Did you test twice and had a +1 and +2?
Did you test 100 times with different light at different distances and have a +1 and +2?
It is an easier decision when you have additional results.

I would probably go for the +2 but I doubt you notice much of a change from one to the other if you are getting both results.


----------



## TeT (Dec 23, 2014)

neuroanatomist said:


> Did you test at only one distance? If so, what was that distance and how does it compare to the distance(s) at which your subjects are usually positioned with that lens?



I was unable to test the distance that I usually shoot with that lens from. I did testing at 25 x focal length. Moved in closer to confirm what I thought I was seeing from 25x. Used remote viewing to computer which allows me to zoom in hard.

At the distances and F stop I am shooting +or- .5 wont signify... 

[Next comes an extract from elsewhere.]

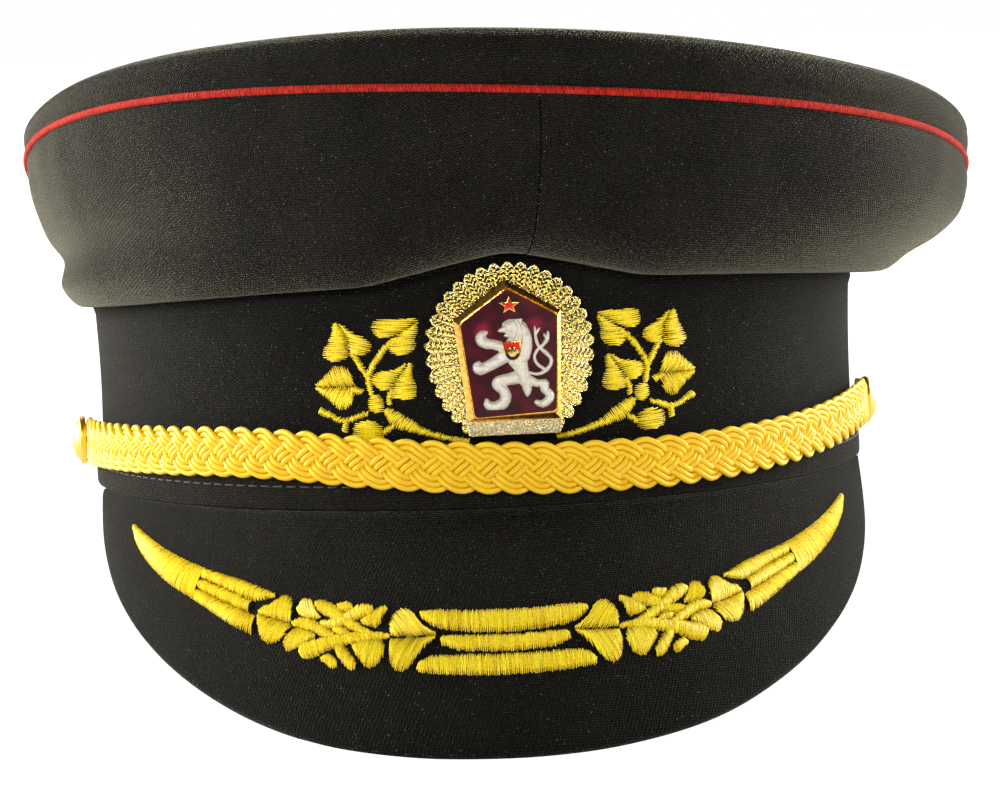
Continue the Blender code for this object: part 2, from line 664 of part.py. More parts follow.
def make_chin_braid(parent):
    """Plaited cord as one lens-shaped band with a scalloped edge and round ends."""
    radius = (BAND_WIDTH + BAND_LENGTH) / 4
    end_radius = CORD_WIDTH / 2 * 1.05
    last = BUTTON_ANGLE + end_radius / radius
    count = 2 * ceil(2 * last * radius / CORD_LOBE)
    back = STRIP_OUT + GAP
    loops = []
    for i in range(count + 1):
        angle = mix(-last, last, i / count)
        half = CORD_WIDTH / 2 - (CORD_SCALLOP if i % 2 else 0.0)
        past = (abs(angle) - BUTTON_ANGLE) * radius
        if past > 0:
            half = sqrt(max(end_radius ** 2 - past ** 2, (end_radius * 0.3) ** 2))
        middle = cord_height(angle)
        section = [(-0.8, 0.0), (0.8, 0.0), (1.0, 0.45), (0.45, 1.0), (-0.45, 1.0), (-1.0, 0.45)]
        loops.append([
            band_point(angle, middle + half * across, back + CORD_THICKNESS * lift)
            for across, lift in section
        ])
    put("chin_braid", skin("chin_braid", loops), "plait", parent)


def make_button(side, word, parent):
    """Domed button, turned about its shank's line."""
    profile = [(0.0, 1.0), (0.35, 0.95), (0.68, 0.78), (0.92, 0.45), (1.0, 0.2), (0.96, 0.0), (0.0, 0.0)]
    mesh = bpy.data.meshes.new("button_" + word)
    points = [(BUTTON_RADIUS * r, 0, BUTTON_HEIGHT * z) for r, z in profile]
    mesh.from_pydata(points, [(i, i + 1) for i in range(len(points) - 1)], [])
    obj = put("button_" + word, mesh, "gilt", parent)
    turned = obj.modifiers.new("turned", "SCREW")
    turned.steps = turned.render_steps = 20
    turned.use_merge_vertices = True
    turned.merge_threshold = 0.00001
    angle = side * BUTTON_ANGLE
    seat = STRIP_OUT + GAP + CORD_THICKNESS + GAP
    obj.location = band_point(angle, cord_height(angle), seat)
    away = Vector((sin(angle) / BAND_WIDTH, -cos(angle) / BAND_LENGTH, 0))
    obj.rotation_euler = away.to_track_quat("Z", "Y").to_euler()


def badge_centre():
    """Height of the badge's centre: the wreath spans from the chin cord to the band's top."""
    return band_top(0.0) - BADGE_HEIGHT / 2 - 0.0012


def badge_point(x, z, depth):
    """A point beside and above the badge's centre, a distance out from the band."""
    bow = BADGE_BOW * (x / (BADGE_WIDTH / 2)) ** 2
    return Vector((x, -BAND_LENGTH / 2 - GAP - depth + bow, badge_centre() + z))


def wreath_outline(share, depth, relief_height):
    """Lobed oval, cut flat at its foot."""
    half, up = BADGE_WIDTH / 2, BADGE_HEIGHT / 2
    down = up * 1.16
    last = pi - 0.535
    loop = []
    samples = BADGE_LOBES * 2
    for i in range(samples + 1):
        angle = mix(-last, last, i / samples)
        crest = i % 2
        size = share - (1 - crest) * BADGE_SCALLOP / half
        tall = up if cos(angle) > 0 else down
        x, z = half * size * sin(angle), max(tall * size * cos(angle), -up * min(share + 0.02, 1.0))
        loop.append(badge_point(x, z, depth + relief_height * crest))
    return loop


def make_wreath(parent):
    top = BADGE_BACK + BADGE_RELIEF
    loops = [wreath_outline(0.45, 0.0, 0.0), wreath_outline(0.97, 0.0, 0.0),
             wreath_outline(1.0, BADGE_BACK * 0.5, 0.0),
             wreath_outline(0.98, BADGE_BACK, 0.0002), wreath_outline(0.80, top - 0.0002, 0.0002),
             wreath_outline(0.45, top - 0.0003, 0.0001)]
    put("badge_wreath", skin("badge_wreath", loops), "gilt", parent)


SHIELD_CORNERS = [(0.0, 0.464), (0.500, 0.218), (0.427, -0.536), (-0.427, -0.536), (-0.500, 0.218)]


def shield_outline(inset, depth):
    """Five-cornered shield, drawn in by a distance all round."""
    wide = (SHIELD_WIDTH - 2 * inset) / SHIELD_WIDTH
    tall = (SHIELD_HEIGHT - 2.3 * inset) / SHIELD_HEIGHT
    return [Vector((x * SHIELD_WIDTH * wide, -BAND_LENGTH / 2 - GAP - depth,
                    badge_centre() + z * SHIELD_HEIGHT * tall)) for x, z in SHIELD_CORNERS]


def shield_back():
    return BADGE_BACK + BADGE_RELIEF + GAP


def make_shield(parent):
    back, front = shield_back(), shield_back() + SHIELD_THICKNESS
    floor = front - ENAMEL_THICKNESS - GAP
    frame = [shield_outline(0.0, back), shield_outline(0.0, front - 0.0003),
             shield_outline(0.0003, front), shield_outline(SHIELD_FRAME, front),
             shield_outline(SHIELD_FRAME, floor)]
    put("badge_shield", skin("badge_shield", frame), "gilt", parent)
    inside = SHIELD_FRAME + GAP
    field = [shield_outline(inside, floor + GAP), shield_outline(inside, front - 0.0001)]
    put("badge_enamel", skin("badge_enamel", field), "enamel", parent)


def on_shield(x, z, lift):
    return Vector((x, -BAND_LENGTH / 2 - 2 * GAP - shield_back() - SHIELD_THICKNESS - lift,
                   badge_centre() + z))


def outline_pad(name, corners, height, base, slot, parent):
    """A thin flat figure on the shield."""
    loops = [[on_shield(x, z, base) for x, z in corners],
             [on_shield(x, z, base + height) for x, z in corners]]
    put(name, skin(name, loops), slot, parent)


def make_figures(parent):
    size = SHIELD_HEIGHT
    limbs = [ribbon(rounded([(x * size, z * size, w * size) for x, z, w in limb], 1))
             for limb in LION_LIMBS]
    relief("badge_lion", limbs, FIGURE_HEIGHT, on_shield, "silver", parent)
    star = []
    for i in range(10):
        reach = STAR_RADIUS * (1.0 if i % 2 == 0 else 0.42)
        star.append((reach * sin(i * pi / 5), 0.293 * size + reach * cos(i * pi / 5)))
    outline_pad("badge_star", star, FIGURE_HEIGHT * 0.6, 0.0, "red", parent)
    half = CHEST_WIDTH / 2
    chest = [(-1.0, 1.1), (1.0, 1.1), (1.0, -0.6), (0.45, -1.1), (-0.45, -1.1), (-1.0, -0.6)]
    corners = [(x * half, 0.005 * size + z * half) for x, z in chest]
    outline_pad("badge_chest_shield", corners, FIGURE_HEIGHT * 0.6, FIGURE_HEIGHT + GAP, "red", parent)


def stand(rest):
    """Tilts the cap to its resting pose and puts the origin under its box's middle."""
    rest.rotation_euler = (-rest_tilt(), 0, 0)
    bpy.context.view_layer.update()
    graph = bpy.context.evaluated_depsgraph_get()
    points = []
    for child in rest.children:
        seen = child.evaluated_get(graph)
        mesh = seen.to_mesh()
        points += [seen.matrix_world @ vertex.co for vertex in mesh.vertices]
        seen.to_mesh_clear()
    low = [min(p[i] for p in points) for i in range(3)]
    high = [max(p[i] for p in points) for i in range(3)]
    rest.location = (-(low[0] + high[0]) / 2, -(low[1] + high[1]) / 2, -low[2])
    bpy.context.view_layer.update()


def main():
    for obj in list(bpy.data.objects):
        bpy.data.objects.remove(obj)
    collection = bpy.data.collections.new(COLLECTION)
    bpy.context.scene.collection.children.link(collection)
    rest = bpy.data.objects.new("rest", None)
    collection.objects.link(rest)
    make_band(rest)
    make_band_edge(rest)
    make_crown_side(rest)
    make_crown_top(rest)
    make_piping(rest)
    make_peak(rest)
    make_peak_embroidery(rest)
    make_branches(rest)
    make_chin_braid(rest)
    make_button(-1, "left", rest)
    make_button(1, "right", rest)
    make_wreath(rest)
    make_shield(rest)
    make_figures(rest)
    stand(rest)


main()
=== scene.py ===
import random
from math import atan2, cos, exp, hypot, pi, radians, sin, sqrt, tan
import bpy
import bmesh
from mathutils import Matrix, Vector, noise


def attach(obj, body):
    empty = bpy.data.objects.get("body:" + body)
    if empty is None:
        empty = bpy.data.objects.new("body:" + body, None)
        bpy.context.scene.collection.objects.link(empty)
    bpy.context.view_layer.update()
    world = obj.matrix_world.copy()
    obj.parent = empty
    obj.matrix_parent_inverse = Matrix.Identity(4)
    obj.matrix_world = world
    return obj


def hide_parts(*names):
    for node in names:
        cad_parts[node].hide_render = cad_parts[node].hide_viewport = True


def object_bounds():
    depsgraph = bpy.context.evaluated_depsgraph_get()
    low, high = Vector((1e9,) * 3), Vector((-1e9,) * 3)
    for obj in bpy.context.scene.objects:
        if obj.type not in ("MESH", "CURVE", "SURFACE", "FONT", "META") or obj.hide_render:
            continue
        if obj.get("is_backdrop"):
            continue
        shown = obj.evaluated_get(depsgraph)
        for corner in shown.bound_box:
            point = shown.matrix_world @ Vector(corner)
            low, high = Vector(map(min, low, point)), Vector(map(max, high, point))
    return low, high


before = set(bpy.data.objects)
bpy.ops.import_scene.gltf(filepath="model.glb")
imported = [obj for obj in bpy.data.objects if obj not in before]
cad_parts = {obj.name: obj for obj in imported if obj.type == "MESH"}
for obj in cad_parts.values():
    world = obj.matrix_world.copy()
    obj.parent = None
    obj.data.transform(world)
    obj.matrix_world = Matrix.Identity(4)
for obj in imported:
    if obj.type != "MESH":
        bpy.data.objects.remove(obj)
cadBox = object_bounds()
print("frame loaded:", len(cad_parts), "solids")

mm = 0.001
chance = random.Random(7)

capForm = {
    "tilt": 0.16366413,  # the cap leans back on its peak's tip
    "place": (-0.0060185, 0.0076155, 0.0166779),
    "gap": 0.0003,
    "bandWidth": 0.176, "bandLength": 0.208, "bandWall": 0.0026, "bandHeight": 0.042,
    "frontRise": 0.002, "gableRise": 0.0057, "gableSpread": radians(17), "waist": 0.0006,
    "stripOut": 0.0013, "stripHeight": 0.0085, "stripFoot": 0.0008,
    "rimWidth": 0.219, "rimLength": 0.250, "rimRight": 0.0065, "rimLeft": 0.989, "rimBack": 0.003,
    "rimFront": 0.0804, "rimSide": 0.0642, "rimRear": 0.055, "rimPitch": 0.0274, "rimRoll": radians(-3.5),
}
restPlace = Matrix.Translation(capForm["place"]) @ Matrix.Rotation(-capForm["tilt"], 4, "X")


def mix(a, b, share):
    return a + (b - a) * share


def smooth(low, high, value):
    t = min(max((value - low) / (high - low), 0.0), 1.0)
    return t * t * (3 - 2 * t)


def goRound(angle, front, left, right, rear):
    c, s = cos(angle), sin(angle)
    ends = front * max(c, 0.0) ** 2 + rear * max(-c, 0.0) ** 2
    return ends + right * max(s, 0.0) ** 2 + left * max(-s, 0.0) ** 2


def curved(rows, pieces):
    full = [rows[0]] + list(rows) + [rows[-1]]
    result = []
    for i in range(1, len(full) - 2):
        for k in range(pieces):
            t = k / pieces
            result.append(tuple(
                0.5 * (2 * b + (c - a) * t + (2 * a - 5 * b + 4 * c - d) * t * t
                       + (3 * b - a - 3 * c + d) * t * t * t)
                for a, b, c, d in zip(*full[i - 1:i + 3])))
    result.append(tuple(rows[-1]))
    return result


def reading(table, at, bend=True):
    for (a, low), (b, high) in zip(table, table[1:]):
        if at <= b:
            share = min(max((at - a) / (b - a), 0.0), 1.0)
            return mix(low, high, smooth(0, 1, share) if bend else share)
    return table[-1][1]


# Shader maths: a wire is one socket, and sums on wires add their Math nodes.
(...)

reset focus both long and short of target as I know lens focus shows different results depending upon if they were focusing in or out to target.

The wide end (70mm) is solid at +1.


----------



## TeT (Dec 23, 2014)

takesome1 said:


> Adding one thing to what Neuro said about distance.
> 
> Add in lighting, good lighting will change your test.
> 
> ...



Tested multiple times with good light from different distances.

I know for a fact that the .5 will make no difference whatsoever now that I think about it.

so it turns into a philosophical question. Philosophical is probably not the right word but you know what I mean...

BTW: I left it at +2


----------



## takesome1 (Dec 23, 2014)

TeT said:


> neuroanatomist said:
> 
> 
> > Did you test at only one distance? If so, what was that distance and how does it compare to the distance(s) at which your subjects are usually positioned with that lens?
> ...



Maybe you should describe your technique or method you are using to test. example; focal, lens Align a box of post toasties and a ruler.


----------



## TeT (Dec 23, 2014)

takesome1 said:


> Maybe you should describe your technique or method you are using to test. example; focal, lens Align a box of post toasties and a ruler.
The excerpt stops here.